Rumors of my demise have been greatly exaggerated.
Well folks, it's been a pretty crappy 10 days. Late the night of the 27th (of January), I signed into one of my virtual web servers to get a new client site reconfigured. To my horror, the server was completely offline. My datacenter discovered that the hard drive had failed, the first time that had happened to one of my servers in 5 years.
I was able to get the drive transferred to my working server, and started the process of recovering the data. I didn't have a backup since I had moved to Hyper-V (dumb, yes I am well aware of that), so I had to get the virtual hard drives (VHDs) back. Well, as the drive failed and Hyper-V came crashing to a halt, it removed all traces of the Virtual Machine that hosted all of my client sites. In addition, it deleted the snapshot of the server that runs Windows-Now, hence some of the broken images that are coming up at the moment (more on that shortly).
The next several days were extremely frustrating, as I learned a very hard lesson about deploying beta software in the wild. For example, in Hyper-V, "snapshots" are completely misleading. They are not full backups of the VHD file, like one might expect. No, instead, they are like hybrid differencing/undo disks... which would be all well and good if the documentation explained that, but it doesn't. The problem with that is, the changes to the VHDs are not committed unless you explicitly do so. So in the event of a catastrophic failure, you're basically screwed, because you think all the changes are on the original VHD, but they're actually split up and hidden away in an AVHD file in some ungodly GUID directory.
Fortunately, I figured out that you can rename some files and re-merge the hard drives together offline, which saved my butt for a couple of the VHDs. (I'll explain this process in a later post.) A week after the servers went down, and 140 man-hours later, I had my secondary server running everything... for about an hour. When attempting to restart the VM that runs this site, the entire hard drive on that server went kaput. Yep, you read right, I lost another drive. The drive geometry was totally out of whack. I went to recover the data, and again, Hyper-V files were missing. These were Seagate Barracuda ES drives too, which have always been rock-solid for me in the past.
I feel I need to stress this point: I hadn't lost a single hard drive in 5 years, I lost 2 inside of a week. The wonderful people at ServerBeach have all but eliminated faulty hardware, which leads me squarely to virtualization solution I was using.
Where We're At Now
My server environment is now nearly completely operational. I'm running everything on the Windows Server 2008 RTM bits, along with a new RAID array for each physical box, and I'm also backing up my VHDs and my web files using JungleDisk, which is a really awesome tool, that is super cheap. They also have a decent WHS add-in that I believe is a must-have for any WHS user.

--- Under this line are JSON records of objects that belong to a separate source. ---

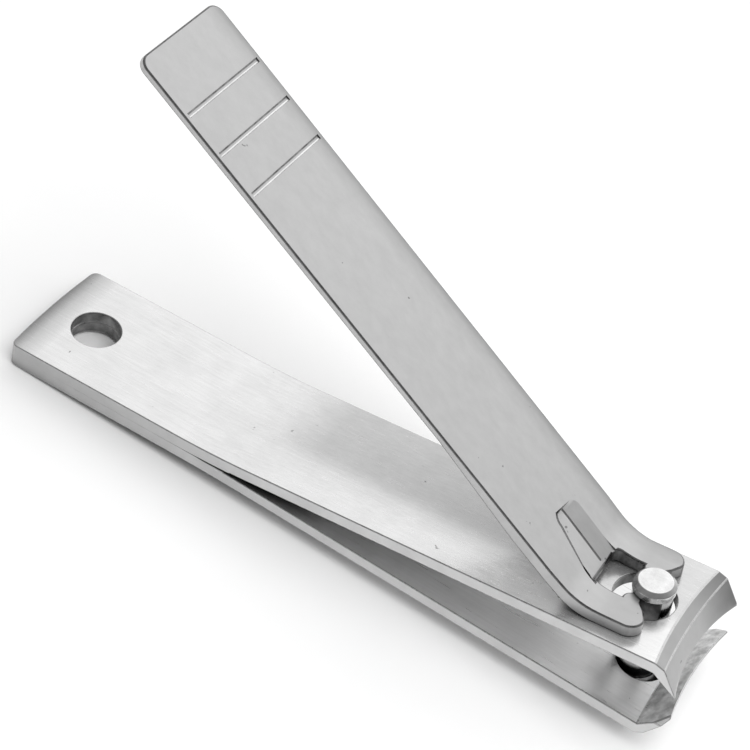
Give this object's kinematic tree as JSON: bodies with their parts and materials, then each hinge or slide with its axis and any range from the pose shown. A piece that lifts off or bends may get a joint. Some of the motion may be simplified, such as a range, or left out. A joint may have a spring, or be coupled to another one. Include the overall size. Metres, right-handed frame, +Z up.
{
  "type": "nail clipper",
  "caption": "Lever nail clipper with two sprung steel plates joined at the tail, curved sharpened jaws, a headed pin and a slotted lever with grip grooves.",
  "frame": {"origin": "bottom centre of the box around the whole clipper as it rests on its tail edge and the foot of its pin", "axes": "+X from the welded tail towards the jaws, +Y across the plates, +Z up"},
  "size_m": [0.079, 0.0154, 0.0446],
  "materials": {
    "plate_steel": "lengthwise brushed",
    "lever_steel": "satin",
    "pin_steel": "polished"
  },
  "bodies": {
    "lower_plate": {"lower_jaw": "plate_steel", "upper_jaw_tail": "plate_steel"},
    "upper_arm": {"upper_jaw": "plate_steel"},
    "pin": {"pin": "pin_steel"},
    "lever": {"lever": "lever_steel"}
  },
  "joints": [
    {"name": "jaw_flex", "type": "hinge", "parent": "lower_plate", "child": "upper_arm", "pos_m": [-0.01409, 0, 0.00365], "axis": [0, 1, 0], "range_deg": [0, 3.2]},
    {"name": "pin_swivel", "type": "hinge", "parent": "lower_plate", "child": "pin", "pos_m": [0.03188, 0, 0.01171], "axis": [-0.1584, 0, 0.9874], "continuous": true},
    {"name": "lever_press", "type": "hinge", "parent": "pin", "child": "lever", "pos_m": [0.03134, 0, 0.01316], "axis": [0, -1, 0], "range_deg": [0, 30.5], "stiffness_Nm_per_rad": 0.5}
  ],
  "couplings": [
    {"joint": "jaw_flex", "follows": "lever_press", "ratio": 0.1049}
  ]
}
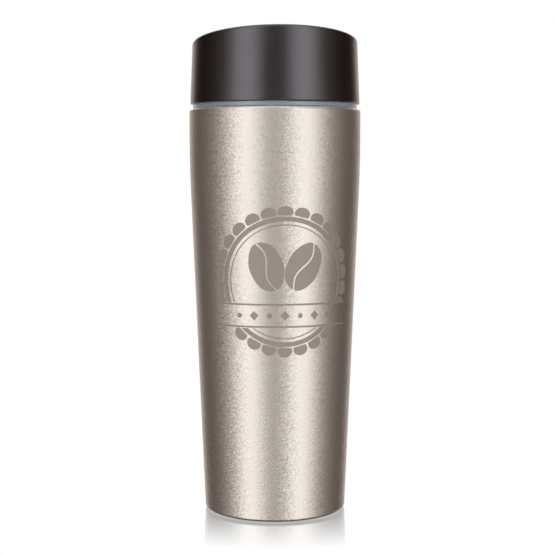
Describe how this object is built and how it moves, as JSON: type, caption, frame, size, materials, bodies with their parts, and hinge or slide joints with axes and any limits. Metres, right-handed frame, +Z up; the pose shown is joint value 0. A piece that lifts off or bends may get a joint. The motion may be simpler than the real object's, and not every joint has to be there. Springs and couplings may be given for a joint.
{
  "type": "insulated travel mug",
  "caption": "Tapered double-wall vacuum travel mug with a push-in lid, slanted rim, soft gasket ring and a sprung thumb button that opens a drinking valve.",
  "frame": {"origin": "centre of the foot, on the surface the mug stands on", "axes": "+Z up along the mug's axis, front (high side of the lid's rim and sip slot) towards -Y, +X to the right seen from the front"},
  "size_m": [0.072, 0.072, 0.2016],
  "materials": {
    "champagne_paint": "fine metallic flake, satin",
    "bare_steel": "electropolished",
    "foil": "bright foil",
    "sealing_glass": "fired",
    "getter_alloy": "sintered",
    "pad_rubber": "matte",
    "black_plastic": "fine satin",
    "button_plastic": "fine satin",
    "core_plastic": "smooth",
    "clear_silicone": "translucent",
    "seal_silicone": "translucent",
    "stem_plastic": "smooth",
    "spring_steel": "drawn wire",
    "fixings": "machined"
  },
  "bodies": {
    "mug": {"outer_shell": "champagne_paint", "inner_liner": "bare_steel", "heat_foil": "foil", "vacuum_base": "bare_steel", "vacuum_seal": "sealing_glass", "getter": "getter_alloy", "getter_clip": "bare_steel", "bottom_cap": "bare_steel", "base_pad": "pad_rubber"},
    "lid": {"lid_cover": "black_plastic", "lid_core": "core_plastic", "lid_gasket": "clear_silicone", "cover_seal": "seal_silicone", "guide_cup": "core_plastic", "guide_cup_seal": "seal_silicone", "guide_screws": "fixings", "stem_seal": "seal_silicone", "spring_washer": "fixings", "return_spring": "spring_steel"},
    "button": {"push_button": "button_plastic", "push_stem": "stem_plastic", "valve_disc": "stem_plastic", "valve_seal": "seal_silicone", "valve_screw": "fixings"}
  },
  "joints": [
    {"name": "lid_lift", "type": "slide", "parent": "mug", "child": "lid", "axis": [0, 0, 1], "range_m": [0, 0.06]},
    {"name": "button_press", "type": "slide", "parent": "lid", "child": "button", "axis": [0, 0, -1], "range_m": [0, 0.0035], "stiffness_N_per_m": 900, "springref_m": -0.003, "deforming": ["return_spring"]}
  ]
}
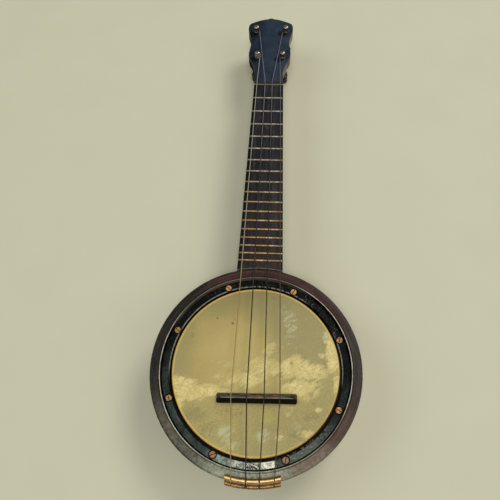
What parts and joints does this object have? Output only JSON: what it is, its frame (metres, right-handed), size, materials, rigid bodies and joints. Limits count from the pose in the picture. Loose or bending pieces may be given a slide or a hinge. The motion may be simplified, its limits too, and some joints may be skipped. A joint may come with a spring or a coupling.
{
  "type": "banjo ukulele",
  "caption": "Small fretted lute with a round wooden pot, a skin head under a screwed metal ring, a straight neck and a waisted headstock with friction pegs.",
  "frame": {"origin": "centre of the pot's flat back, on the pot's axis", "axes": "+Y runs up the neck to the headstock, +Z out of the drum head, +X to the right as the head is seen with the neck up"},
  "size_m": [0.1894, 0.5191, 0.0545],
  "materials": {
    "rim_wood": "worn dark varnish",
    "inner_wood": "bare",
    "neck_wood": "satin varnish",
    "ebonised_wood": "worn black stain",
    "face_black": "satin black",
    "vellum": "aged skin",
    "ring_metal": "worn black japanning over steel",
    "screw_copper": "tarnished",
    "tail_brass": "polished, tarnished in the groove",
    "hoop_brass": "dull",
    "fret_wire": "worn",
    "nut_bone": "aged bone",
    "peg_nickel": "nickel plate",
    "button_black": "polished",
    "string_pale": "clear gut",
    "string_dark": "dyed",
    "string_brown": "dyed"
  },
  "bodies": {
    "body": {"pot_rim": "rim_wood", "back_plate": "rim_wood", "bearing_ring": "inner_wood", "head": "vellum", "flesh_hoop": "hoop_brass", "tension_ring": "ring_metal", "dowel_stick": "inner_wood", "end_screw": "peg_nickel", "neck": "neck_wood", "headstock_faceplate": "face_black", "fretboard": "ebonised_wood", "nut": "nut_bone", "bridge": "ebonised_wood", "tailpiece": "tail_brass", "tailpiece_screw": "peg_nickel", "fret_1": "fret_wire", "fret_2": "fret_wire", "fret_3": "fret_wire", "fret_4": "fret_wire", "fret_5": "fret_wire", "fret_6": "fret_wire", "fret_7": "fret_wire", "fret_8": "fret_wire", "fret_9": "fret_wire", "fret_10": "fret_wire", "fret_11": "fret_wire", "fret_12": "fret_wire", "fret_13": "fret_wire", "fret_14": "fret_wire", "fret_15": "fret_wire", "fret_16": "fret_wire", "fret_17": "fret_wire", "peg_bushing_1": "peg_nickel", "peg_bushing_2": "peg_nickel", "peg_bushing_3": "peg_nickel", "peg_bushing_4": "peg_nickel", "string_1": "string_pale", "string_2": "string_dark", "string_3": "string_dark", "string_4": "string_brown"},
    "peg_1": {"peg_shaft_1": "peg_nickel", "peg_button_1": "button_black", "peg_screw_1": "peg_nickel"},
    "peg_2": {"peg_shaft_2": "peg_nickel", "peg_button_2": "button_black", "peg_screw_2": "peg_nickel"},
    "peg_3": {"peg_shaft_3": "peg_nickel", "peg_button_3": "button_black", "peg_screw_3": "peg_nickel"},
    "peg_4": {"peg_shaft_4": "peg_nickel", "peg_button_4": "button_black", "peg_screw_4": "peg_nickel"},
    "head_screw_1": {"tension_screw_1": "screw_copper"},
    "head_screw_2": {"tension_screw_2": "screw_copper"},
    "head_screw_3": {"tension_screw_3": "screw_copper"},
    "head_screw_4": {"tension_screw_4": "screw_copper"},
    "head_screw_5": {"tension_screw_5": "screw_copper"},
    "head_screw_6": {"tension_screw_6": "screw_copper"},
    "head_screw_7": {"tension_screw_7": "screw_copper"},
    "head_screw_8": {"tension_screw_8": "screw_copper"}
  },
  "joints": [
    {"name": "peg_1_turn", "type": "hinge", "parent": "body", "child": "peg_1", "pos_m": [-0.0144, 0.36105, 0.0335], "axis": [0, 0, 1], "continuous": true},
    {"name": "peg_2_turn", "type": "hinge", "parent": "body", "child": "peg_2", "pos_m": [-0.0172, 0.40025, 0.0335], "axis": [0, 0, 1], "continuous": true},
    {"name": "peg_3_turn", "type": "hinge", "parent": "body", "child": "peg_3", "pos_m": [0.0172, 0.40025, 0.0335], "axis": [0, 0, 1], "continuous": true},
    {"name": "peg_4_turn", "type": "hinge", "parent": "body", "child": "peg_4", "pos_m": [0.0144, 0.36105, 0.0335], "axis": [0, 0, 1], "continuous": true},
    {"name": "head_screw_1_turn", "type": "hinge", "parent": "body", "child": "head_screw_1", "pos_m": [0.07508, 0.0289, 0.0468], "axis": [0, 0, 1], "range_deg": [-180, 180]},
    {"name": "head_screw_2_turn", "type": "hinge", "parent": "body", "child": "head_screw_2", "pos_m": [0.03266, 0.07352, 0.0468], "axis": [0, 0, 1], "range_deg": [-180, 180]},
    {"name": "head_screw_3_turn", "type": "hinge", "parent": "body", "child": "head_screw_3", "pos_m": [-0.0289, 0.07508, 0.0468], "axis": [0, 0, 1], "range_deg": [-180, 180]},
    {"name": "head_screw_4_turn", "type": "hinge", "parent": "body", "child": "head_screw_4", "pos_m": [-0.07352, 0.03266, 0.0468], "axis": [0, 0, 1], "range_deg": [-180, 180]},
    {"name": "head_screw_5_turn", "type": "hinge", "parent": "body", "child": "head_screw_5", "pos_m": [-0.07508, -0.0289, 0.0468], "axis": [0, 0, 1], "range_deg": [-180, 180]},
    {"name": "head_screw_6_turn", "type": "hinge", "parent": "body", "child": "head_screw_6", "pos_m": [-0.03266, -0.07352, 0.0468], "axis": [0, 0, 1], "range_deg": [-180, 180]},
    {"name": "head_screw_7_turn", "type": "hinge", "parent": "body", "child": "head_screw_7", "pos_m": [0.0289, -0.07508, 0.0468], "axis": [0, 0, 1], "range_deg": [-180, 180]},
    {"name": "head_screw_8_turn", "type": "hinge", "parent": "body", "child": "head_screw_8", "pos_m": [0.07352, -0.03266, 0.0468], "axis": [0, 0, 1], "range_deg": [-180, 180]}
  ]
}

So all of the important sites are back up, and I'll be restoring the lesser sites in the next 24 hours. And now I might actually be able to get some decent sleep tonight.
But now I'm concerned about the decision that I made to move to Hyper-V. I don't think it is as robust as Microsoft would lead you to believe, and several critical design decisions have made Hyper-V VMs *FAR* less portable than Virtual PC / Virtual Server VMs. The word of record is that Hyper-V will ship in 6 months, and that gives me cause for great concern. I was told by someone on the Hyper-V team that these issues were not Hyper-V's fault, that they would have seen it in hardware testing. But why did 2 drives that were less than 90 days old fail within a week of each other, on separate machines? Why did it happen the second time while I was starting a Hyper-V VM? And why were Hyper-V files the only ones that vanished off the disks like they never existed?
I sure hope the Hyper-V team contacts me to investigate this. Because I lost over $10K in productivity over this code, I'd really hate to get blown off, and later find that it *is* a bug, that just happened to take down someone a lot more important than me. I'd really rather that $10K at least mean *something*.
And yes, I know... that's what I get for using Beta software... I should probably know better.
BTW, the team at ServerBeach has been nothing short of incredible, and I couldn't have fixed everything without them. After the 50 or so tickets I had to open up, I'm surprised they're still letting me be a client.
Now if you'll excuse me... my bed misses me... and vice versa.